Re: Disassembler/Assembler pair
Posted: Wed Jan 18, 2012 2:11 am
by Solar
I remember the story how they burned significant time and money to find out why SimCity ran fine on DOS but crashed on Windows. (Microsoft did this, not the manufacturer of SimCity, mind you.) It turned out that SimCity accessed memory right after free()ing it. The solution? Microsoft introduced a special mode to the memory manager so that this did not lead to creashes. The reasoning was thus: SimCity was a huge hit, and for most people the 30-day-return-time had long since expired. Windows was new, so it was up to the newcomer to make sure things didn't break for the customer.
Compare that with the update policy of e.g. the Linux kernel and smoke it...

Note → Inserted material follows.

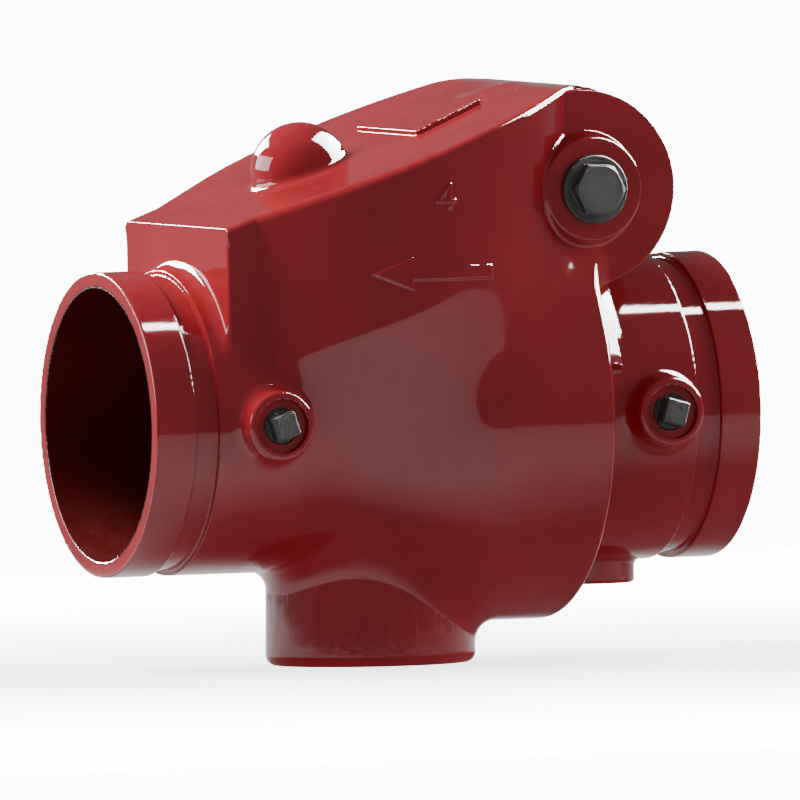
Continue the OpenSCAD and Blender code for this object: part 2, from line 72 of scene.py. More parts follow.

Re: Disassembler/Assembler pair
Posted: Wed Jan 18, 2012 12:41 pm
by CWood
Ok, my bad, that was a bad example. Due to backwards compatibility, and their inherent nature, OS's take on a different set of rules altogether than other software packages. But it still stands that, as I gain more knowledge, it would be a worthwhile exercise deleting and rewriting old parts of the software, applying my new knowledge, and bettering the project. And given that people never stop learning, that is something that will be done until I can no longer program, for whatever reason, or the project dies.